Hep söyleriz ya, savaş, doğal afet, ekonomik kriz gibi olağanüstü (gerçi tüm bunlar olağan hale geldi de!) dönemlerde en ağır faturayı kadınlar öder. İçinden geçtiğimiz salgın sürecinde de aynı durumu deneyimliyoruz.

Zaten kadının ‘görevi’ kabul edilen ev işleri, hasta – çocuk – yaşlı – engelli bakımı yükü kat be kat arttı. Yaşanılan mekanın hijyenini sağlamak, ev ahalisinin sağlıklı kalabilmesi için gerekli tedbirleri almak hayatı daha da zorlaştırdı kadınlar için… Bir yandan tam tekmil evde olanları doyurmak, bulaşıkları yıkamak için mutfaktan çıkamayan kadın, diğer yandan canı sıkılan, depresyona girenlere moral-destek vermeye çalışmakta.

Tüm bunlar yetmiyormuş gibi, önceleri sabah gidip akşam gelen, şimdilerde ise 7/24 evde kalan erkeklerin şiddetine daha fazla maruz kalmaktalar. Sosyal medyada gördüğümüz kadarıyla (bazılarımız çevremizde şahit de oluyoruzdur) şiddet arttı. Zaten hiçbir zaman gerçek anlamda güvenli bir yer olmayan ev, hepten bir işkence haneye dönmüş durumda.

Hamile kadın fotoğrafları paylaşıp, ‘nüfus patlaması olacak’ geyiğini yapanlar, ev içi tecavüzü komik buluyorlar herhalde! Korona günlerinde aşk yaşayıp da bol bol sevişse keşke herkes… Ama bunun adı aşk değil tecavüz olunca hiç de komik olmuyor beyler!

Çocuklar için de benzer tehlikeler var. İstismarın artmış olma ihtimali çok yüksek. Başka cümle kuramıyorum bu konuda…

Kadınlar ve çocuklar, #EVDEKAL’ıyor ama #GÜVENDEKAL’amıyor! Koronadan korunuyorlarsa da erkek şiddetinden ve istismarından korunamıyorlar. Travmadan ateşleri yükseliyor, sevgisizlikten, güvensizlikten, acıdan nefes alamıyorlar, korku öksürüklerine tutuluyorlar! Ve ne dezenfektan, ne 1/10 oranındaki çamaşır suyu ne de limon kolonyası ruhlarına bulaşan bu şiddet virüsünü temizleyecek!

Peki çözüm ne?

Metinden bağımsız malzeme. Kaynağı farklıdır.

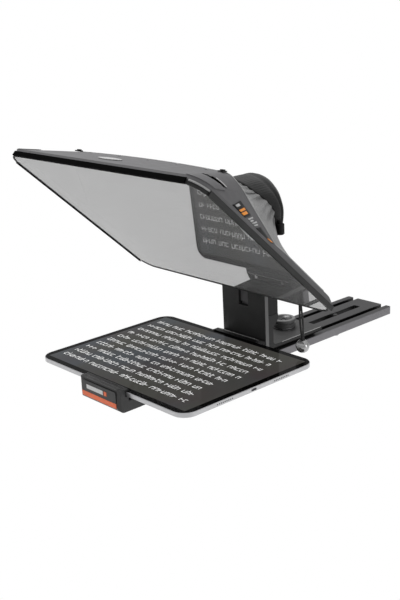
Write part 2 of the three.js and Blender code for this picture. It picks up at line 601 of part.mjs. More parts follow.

Amerika’yı yeniden keşfetmeye gerek yok. Her zaman, her yerde söylediğimiz şey belli: Devlet, yapması gerekenleri bu süreçte daha da titizlikle hayata geçirecek! 6284 sayılı yasayı uygulayacak. İstanbul Sözleşmesi’nin hükümlerine uygun davranacak. Eril diline son verecek. Kadınların ve çocukların güvenliğini sağlayacak. Yasayı uygulayanlara toplumsal cinsiyet eşitliği, metinlerin ilkeleri ve önemi konusunda bilinç yükseltici eğitimler verecek, kadın katillerine, istismarcılara, tecavüzcüleri koruyup kollamayacak, ‘iyi hal, haksız tahrik’ indirimleri vermeyecek, sığınma evlerinin sayısını ve niteliğini artıracak, Diyanet’in fetvalarına son verecek, bütçesinin bir kısmını kadınların ve çocukların korunmasına aktaracak, salgını fırsata çevirip ‘cezaevlerinden ilk kurtarılacaklar’ listesinin başına istismarcıları ve katilleri koymayacak vs. vs.

Peki biz kadınlar ne yapacağız? Her zaman yaptığımızı; susmayacağız ve dayanışmayı büyüteceğiz!